## Begin

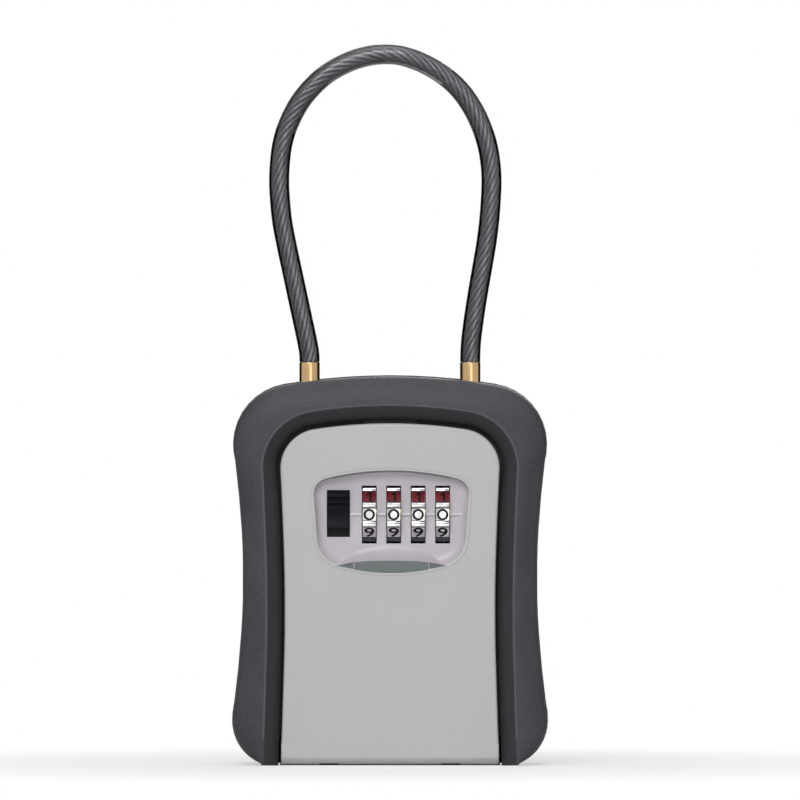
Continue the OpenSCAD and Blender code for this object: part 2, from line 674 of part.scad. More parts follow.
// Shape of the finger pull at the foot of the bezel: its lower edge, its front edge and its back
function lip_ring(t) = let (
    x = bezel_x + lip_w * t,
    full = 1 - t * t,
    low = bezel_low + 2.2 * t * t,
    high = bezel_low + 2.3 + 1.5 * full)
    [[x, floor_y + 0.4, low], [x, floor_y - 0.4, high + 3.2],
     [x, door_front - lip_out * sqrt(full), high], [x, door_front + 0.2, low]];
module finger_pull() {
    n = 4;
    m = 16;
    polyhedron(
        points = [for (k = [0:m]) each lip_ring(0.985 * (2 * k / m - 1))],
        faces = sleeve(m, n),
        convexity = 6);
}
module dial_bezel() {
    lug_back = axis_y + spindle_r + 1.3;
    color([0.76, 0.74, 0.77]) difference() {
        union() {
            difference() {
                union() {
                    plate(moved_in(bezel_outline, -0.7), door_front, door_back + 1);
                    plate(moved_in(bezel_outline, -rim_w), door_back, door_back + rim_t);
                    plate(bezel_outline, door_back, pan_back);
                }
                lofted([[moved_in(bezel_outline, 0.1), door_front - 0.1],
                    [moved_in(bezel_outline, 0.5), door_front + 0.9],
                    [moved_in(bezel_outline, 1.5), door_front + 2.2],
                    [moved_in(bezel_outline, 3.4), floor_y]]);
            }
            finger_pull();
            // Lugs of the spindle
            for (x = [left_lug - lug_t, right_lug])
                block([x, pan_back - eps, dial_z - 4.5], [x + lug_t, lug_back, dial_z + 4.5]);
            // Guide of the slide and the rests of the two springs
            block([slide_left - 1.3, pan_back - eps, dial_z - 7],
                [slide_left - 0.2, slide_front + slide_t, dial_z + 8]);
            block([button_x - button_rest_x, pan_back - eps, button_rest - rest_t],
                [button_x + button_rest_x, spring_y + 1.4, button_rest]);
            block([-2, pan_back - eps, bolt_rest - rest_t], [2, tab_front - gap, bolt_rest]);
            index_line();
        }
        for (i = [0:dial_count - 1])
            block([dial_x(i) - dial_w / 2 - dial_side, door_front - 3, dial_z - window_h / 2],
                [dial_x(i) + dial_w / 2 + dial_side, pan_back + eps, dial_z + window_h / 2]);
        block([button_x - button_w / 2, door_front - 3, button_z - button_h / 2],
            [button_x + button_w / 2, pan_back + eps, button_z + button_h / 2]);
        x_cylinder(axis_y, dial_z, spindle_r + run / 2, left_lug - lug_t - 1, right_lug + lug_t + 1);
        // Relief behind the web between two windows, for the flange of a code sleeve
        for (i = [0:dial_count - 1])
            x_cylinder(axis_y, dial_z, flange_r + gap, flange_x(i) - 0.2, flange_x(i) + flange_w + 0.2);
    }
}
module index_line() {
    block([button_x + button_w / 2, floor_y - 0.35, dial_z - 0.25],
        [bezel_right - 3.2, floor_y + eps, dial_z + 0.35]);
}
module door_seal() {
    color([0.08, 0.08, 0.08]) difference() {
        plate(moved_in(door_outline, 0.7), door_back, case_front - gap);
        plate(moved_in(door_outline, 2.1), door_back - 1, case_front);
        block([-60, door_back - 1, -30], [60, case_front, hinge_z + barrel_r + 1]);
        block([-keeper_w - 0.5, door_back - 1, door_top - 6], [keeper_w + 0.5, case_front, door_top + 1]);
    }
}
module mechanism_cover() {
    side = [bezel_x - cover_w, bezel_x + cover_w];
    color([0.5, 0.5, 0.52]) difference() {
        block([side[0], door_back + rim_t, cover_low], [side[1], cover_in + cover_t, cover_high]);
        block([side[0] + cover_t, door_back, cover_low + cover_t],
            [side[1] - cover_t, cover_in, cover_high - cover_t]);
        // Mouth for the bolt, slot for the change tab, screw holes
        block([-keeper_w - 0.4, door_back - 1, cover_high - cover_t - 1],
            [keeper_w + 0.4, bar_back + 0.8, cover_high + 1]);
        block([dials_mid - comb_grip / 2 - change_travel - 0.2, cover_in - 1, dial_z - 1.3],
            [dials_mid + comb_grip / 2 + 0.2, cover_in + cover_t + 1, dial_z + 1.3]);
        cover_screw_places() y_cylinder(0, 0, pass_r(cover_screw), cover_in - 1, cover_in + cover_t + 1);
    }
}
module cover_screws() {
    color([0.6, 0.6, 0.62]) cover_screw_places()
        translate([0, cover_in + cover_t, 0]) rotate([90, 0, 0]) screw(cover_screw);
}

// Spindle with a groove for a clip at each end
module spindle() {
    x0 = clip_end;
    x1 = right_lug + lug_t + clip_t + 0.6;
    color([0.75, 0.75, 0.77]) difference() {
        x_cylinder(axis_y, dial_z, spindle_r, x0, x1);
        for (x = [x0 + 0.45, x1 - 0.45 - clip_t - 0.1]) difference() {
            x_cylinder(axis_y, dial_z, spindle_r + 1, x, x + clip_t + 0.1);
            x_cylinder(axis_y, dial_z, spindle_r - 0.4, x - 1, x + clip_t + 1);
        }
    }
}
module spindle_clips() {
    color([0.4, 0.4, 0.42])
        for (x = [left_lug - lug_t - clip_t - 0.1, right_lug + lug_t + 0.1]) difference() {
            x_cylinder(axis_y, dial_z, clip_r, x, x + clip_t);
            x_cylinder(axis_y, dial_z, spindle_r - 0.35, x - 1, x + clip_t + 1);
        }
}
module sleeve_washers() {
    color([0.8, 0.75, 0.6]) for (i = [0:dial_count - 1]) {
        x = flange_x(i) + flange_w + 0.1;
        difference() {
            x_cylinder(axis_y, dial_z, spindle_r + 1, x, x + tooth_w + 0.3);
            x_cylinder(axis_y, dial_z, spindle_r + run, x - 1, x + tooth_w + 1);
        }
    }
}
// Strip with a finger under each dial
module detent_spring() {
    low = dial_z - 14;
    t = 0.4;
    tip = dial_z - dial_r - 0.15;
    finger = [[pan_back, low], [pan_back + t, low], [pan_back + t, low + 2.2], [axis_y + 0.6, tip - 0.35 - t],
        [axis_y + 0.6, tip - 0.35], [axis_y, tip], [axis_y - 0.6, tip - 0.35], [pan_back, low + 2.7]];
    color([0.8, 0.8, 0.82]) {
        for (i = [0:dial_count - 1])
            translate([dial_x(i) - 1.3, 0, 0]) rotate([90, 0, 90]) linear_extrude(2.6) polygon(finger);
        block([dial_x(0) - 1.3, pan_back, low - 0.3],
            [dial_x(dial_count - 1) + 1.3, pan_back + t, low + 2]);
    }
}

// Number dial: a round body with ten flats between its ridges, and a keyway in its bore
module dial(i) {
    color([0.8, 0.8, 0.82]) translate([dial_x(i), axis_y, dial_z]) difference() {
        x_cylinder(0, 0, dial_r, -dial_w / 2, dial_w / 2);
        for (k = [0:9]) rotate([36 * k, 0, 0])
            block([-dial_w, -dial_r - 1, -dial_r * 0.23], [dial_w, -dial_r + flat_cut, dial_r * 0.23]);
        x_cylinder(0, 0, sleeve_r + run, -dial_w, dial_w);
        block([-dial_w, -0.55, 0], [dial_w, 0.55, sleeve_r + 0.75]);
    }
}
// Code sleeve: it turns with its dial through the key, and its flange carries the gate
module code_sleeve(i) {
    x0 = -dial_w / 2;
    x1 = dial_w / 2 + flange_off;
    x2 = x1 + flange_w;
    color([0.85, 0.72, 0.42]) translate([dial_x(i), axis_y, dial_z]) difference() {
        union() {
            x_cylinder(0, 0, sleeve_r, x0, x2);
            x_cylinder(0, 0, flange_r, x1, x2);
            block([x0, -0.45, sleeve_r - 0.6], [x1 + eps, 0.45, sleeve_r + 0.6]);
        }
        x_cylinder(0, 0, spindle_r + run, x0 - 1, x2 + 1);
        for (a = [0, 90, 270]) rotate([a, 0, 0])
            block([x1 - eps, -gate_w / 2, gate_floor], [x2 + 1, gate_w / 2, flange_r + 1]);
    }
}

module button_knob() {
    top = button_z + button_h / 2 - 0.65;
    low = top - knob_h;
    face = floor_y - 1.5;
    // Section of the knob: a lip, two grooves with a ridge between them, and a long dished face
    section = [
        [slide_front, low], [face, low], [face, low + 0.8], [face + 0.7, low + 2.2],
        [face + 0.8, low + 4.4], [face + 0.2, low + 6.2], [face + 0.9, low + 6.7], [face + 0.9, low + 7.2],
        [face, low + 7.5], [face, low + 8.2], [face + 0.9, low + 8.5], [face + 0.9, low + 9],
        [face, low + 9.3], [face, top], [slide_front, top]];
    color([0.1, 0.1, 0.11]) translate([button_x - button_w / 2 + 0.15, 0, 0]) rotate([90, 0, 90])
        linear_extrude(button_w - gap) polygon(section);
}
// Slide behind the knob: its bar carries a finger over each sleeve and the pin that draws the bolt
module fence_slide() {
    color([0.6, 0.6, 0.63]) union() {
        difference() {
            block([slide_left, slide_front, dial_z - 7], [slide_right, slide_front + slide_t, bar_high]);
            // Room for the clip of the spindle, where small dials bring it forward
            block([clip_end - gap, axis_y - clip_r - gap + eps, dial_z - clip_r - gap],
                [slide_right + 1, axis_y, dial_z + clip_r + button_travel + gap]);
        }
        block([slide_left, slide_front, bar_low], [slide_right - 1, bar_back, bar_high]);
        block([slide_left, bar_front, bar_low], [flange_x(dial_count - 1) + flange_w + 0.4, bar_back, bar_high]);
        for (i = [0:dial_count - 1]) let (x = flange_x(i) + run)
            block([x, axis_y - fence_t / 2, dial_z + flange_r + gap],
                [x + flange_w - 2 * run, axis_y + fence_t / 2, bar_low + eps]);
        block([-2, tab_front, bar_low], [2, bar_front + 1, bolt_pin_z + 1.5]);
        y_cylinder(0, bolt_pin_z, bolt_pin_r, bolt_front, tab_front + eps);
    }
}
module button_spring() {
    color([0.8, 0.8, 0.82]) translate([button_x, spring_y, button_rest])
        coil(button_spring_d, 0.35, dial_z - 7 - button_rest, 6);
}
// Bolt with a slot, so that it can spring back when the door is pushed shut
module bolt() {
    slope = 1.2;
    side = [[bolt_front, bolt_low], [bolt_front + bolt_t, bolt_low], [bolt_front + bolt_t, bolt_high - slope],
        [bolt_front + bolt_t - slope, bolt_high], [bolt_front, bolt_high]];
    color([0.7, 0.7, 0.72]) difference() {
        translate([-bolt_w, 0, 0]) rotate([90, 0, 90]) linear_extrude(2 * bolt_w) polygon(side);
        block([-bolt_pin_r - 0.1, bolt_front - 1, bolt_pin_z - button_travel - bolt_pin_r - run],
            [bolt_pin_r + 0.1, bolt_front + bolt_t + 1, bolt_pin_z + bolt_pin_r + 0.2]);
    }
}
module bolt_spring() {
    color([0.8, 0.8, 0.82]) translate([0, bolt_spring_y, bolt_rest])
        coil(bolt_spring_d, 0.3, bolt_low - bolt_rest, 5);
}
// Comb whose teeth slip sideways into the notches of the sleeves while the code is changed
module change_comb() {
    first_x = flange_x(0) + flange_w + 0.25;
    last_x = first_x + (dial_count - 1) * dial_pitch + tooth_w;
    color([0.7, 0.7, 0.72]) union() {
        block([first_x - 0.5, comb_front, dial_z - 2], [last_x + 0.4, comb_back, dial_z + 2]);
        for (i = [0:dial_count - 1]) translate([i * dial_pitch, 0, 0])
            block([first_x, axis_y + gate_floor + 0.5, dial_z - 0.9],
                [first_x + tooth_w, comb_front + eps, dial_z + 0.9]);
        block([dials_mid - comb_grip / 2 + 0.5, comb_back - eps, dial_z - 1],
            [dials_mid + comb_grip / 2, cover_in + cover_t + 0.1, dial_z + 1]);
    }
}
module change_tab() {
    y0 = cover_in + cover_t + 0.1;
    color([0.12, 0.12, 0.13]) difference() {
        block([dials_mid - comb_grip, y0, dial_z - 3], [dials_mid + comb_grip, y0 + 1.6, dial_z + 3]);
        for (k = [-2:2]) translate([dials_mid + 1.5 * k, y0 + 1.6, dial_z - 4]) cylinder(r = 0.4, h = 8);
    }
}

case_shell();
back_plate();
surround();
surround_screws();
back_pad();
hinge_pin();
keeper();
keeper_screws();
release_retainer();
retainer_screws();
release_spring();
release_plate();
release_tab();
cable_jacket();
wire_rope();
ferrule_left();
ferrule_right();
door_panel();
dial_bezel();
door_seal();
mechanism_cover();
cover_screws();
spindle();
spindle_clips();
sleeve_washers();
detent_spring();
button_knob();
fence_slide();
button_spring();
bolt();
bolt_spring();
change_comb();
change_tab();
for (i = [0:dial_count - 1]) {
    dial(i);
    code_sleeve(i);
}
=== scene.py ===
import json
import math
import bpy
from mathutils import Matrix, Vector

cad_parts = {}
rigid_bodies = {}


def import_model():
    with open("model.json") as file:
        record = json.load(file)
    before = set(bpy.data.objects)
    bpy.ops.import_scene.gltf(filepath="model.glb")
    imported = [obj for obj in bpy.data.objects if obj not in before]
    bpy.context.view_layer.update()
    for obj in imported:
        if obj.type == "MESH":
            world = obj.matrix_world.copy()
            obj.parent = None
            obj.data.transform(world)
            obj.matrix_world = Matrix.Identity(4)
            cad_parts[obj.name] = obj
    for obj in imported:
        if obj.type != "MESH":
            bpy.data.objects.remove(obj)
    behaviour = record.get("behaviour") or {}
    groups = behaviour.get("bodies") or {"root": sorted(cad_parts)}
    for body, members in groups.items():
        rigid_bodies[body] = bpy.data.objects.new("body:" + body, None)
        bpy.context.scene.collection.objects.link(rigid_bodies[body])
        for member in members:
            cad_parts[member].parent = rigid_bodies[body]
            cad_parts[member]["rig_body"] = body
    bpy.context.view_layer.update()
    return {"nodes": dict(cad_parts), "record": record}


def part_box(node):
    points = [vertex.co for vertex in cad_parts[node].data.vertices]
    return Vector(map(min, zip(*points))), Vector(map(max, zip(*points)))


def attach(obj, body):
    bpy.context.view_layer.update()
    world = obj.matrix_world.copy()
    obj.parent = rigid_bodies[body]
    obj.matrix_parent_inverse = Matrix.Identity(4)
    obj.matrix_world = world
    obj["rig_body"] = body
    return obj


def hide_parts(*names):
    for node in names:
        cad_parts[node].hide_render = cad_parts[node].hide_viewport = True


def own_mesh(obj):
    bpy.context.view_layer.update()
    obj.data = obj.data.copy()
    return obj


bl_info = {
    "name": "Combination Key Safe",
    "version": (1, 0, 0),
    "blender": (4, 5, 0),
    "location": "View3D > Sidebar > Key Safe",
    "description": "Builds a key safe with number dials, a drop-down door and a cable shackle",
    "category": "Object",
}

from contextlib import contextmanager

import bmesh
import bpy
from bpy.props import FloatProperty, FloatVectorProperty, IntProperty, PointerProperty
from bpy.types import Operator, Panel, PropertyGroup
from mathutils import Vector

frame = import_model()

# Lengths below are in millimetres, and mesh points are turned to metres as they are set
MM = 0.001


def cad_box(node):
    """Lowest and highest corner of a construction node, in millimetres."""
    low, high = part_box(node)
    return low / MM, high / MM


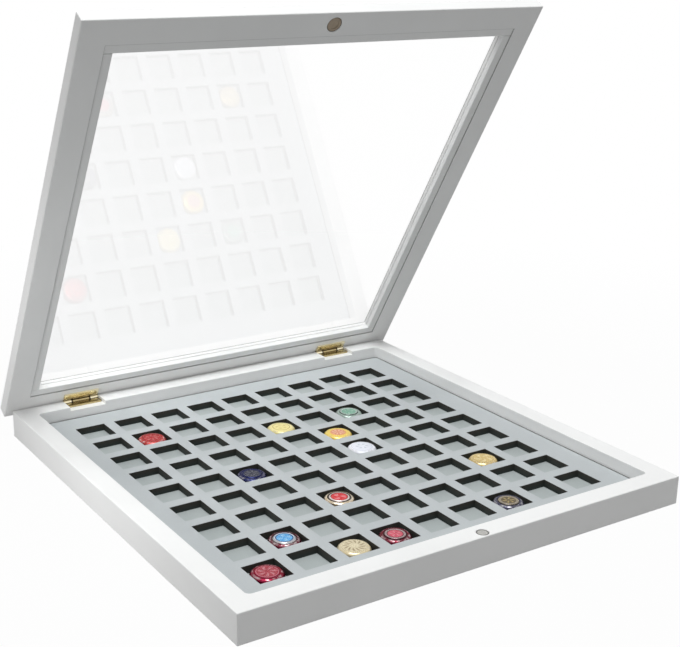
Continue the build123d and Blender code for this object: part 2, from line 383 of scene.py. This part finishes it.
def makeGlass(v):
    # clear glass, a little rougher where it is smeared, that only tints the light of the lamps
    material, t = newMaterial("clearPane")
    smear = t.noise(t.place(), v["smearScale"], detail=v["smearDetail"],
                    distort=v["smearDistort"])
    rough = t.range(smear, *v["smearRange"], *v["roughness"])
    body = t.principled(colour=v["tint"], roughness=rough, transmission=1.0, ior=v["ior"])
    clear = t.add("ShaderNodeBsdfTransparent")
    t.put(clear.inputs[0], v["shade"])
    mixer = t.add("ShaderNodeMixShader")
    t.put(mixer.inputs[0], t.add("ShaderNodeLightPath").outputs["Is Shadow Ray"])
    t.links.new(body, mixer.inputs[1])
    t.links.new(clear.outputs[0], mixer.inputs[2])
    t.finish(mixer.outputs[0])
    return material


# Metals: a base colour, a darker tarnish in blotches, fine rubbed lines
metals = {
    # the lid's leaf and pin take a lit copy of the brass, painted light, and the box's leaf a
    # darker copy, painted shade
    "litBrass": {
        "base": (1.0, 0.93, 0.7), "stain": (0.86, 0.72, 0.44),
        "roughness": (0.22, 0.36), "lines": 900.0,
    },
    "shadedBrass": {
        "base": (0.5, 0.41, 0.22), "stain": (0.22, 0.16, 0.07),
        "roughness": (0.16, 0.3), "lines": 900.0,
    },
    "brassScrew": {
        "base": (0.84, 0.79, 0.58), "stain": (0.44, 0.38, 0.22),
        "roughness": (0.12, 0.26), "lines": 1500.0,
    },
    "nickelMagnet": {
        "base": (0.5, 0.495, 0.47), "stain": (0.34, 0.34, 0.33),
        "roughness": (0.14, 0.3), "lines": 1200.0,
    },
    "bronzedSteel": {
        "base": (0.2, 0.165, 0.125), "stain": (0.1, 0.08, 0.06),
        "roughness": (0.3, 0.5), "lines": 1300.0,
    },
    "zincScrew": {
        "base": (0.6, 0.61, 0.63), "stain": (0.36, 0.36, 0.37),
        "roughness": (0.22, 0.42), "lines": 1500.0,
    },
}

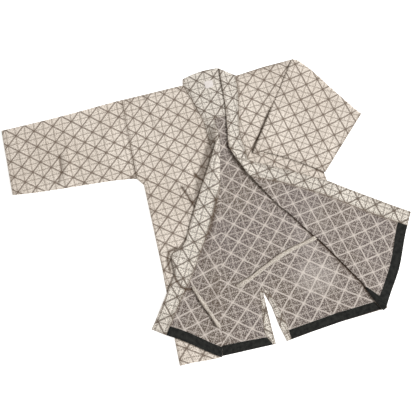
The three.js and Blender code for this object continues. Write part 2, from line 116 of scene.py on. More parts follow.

## End

Only lines with "points" are wanted here; list each of them.

RESPONSE TO THIS EXERCISE:
        points = [for (k = [0:m]) each lip_ring(0.985 * (2 * k / m - 1))],
    points = [vertex.co for vertex in cad_parts[node].data.vertices]
    return Vector(map(min, zip(*points))), Vector(map(max, zip(*points)))
# Lengths below are in millimetres, and mesh points are turned to metres as they are set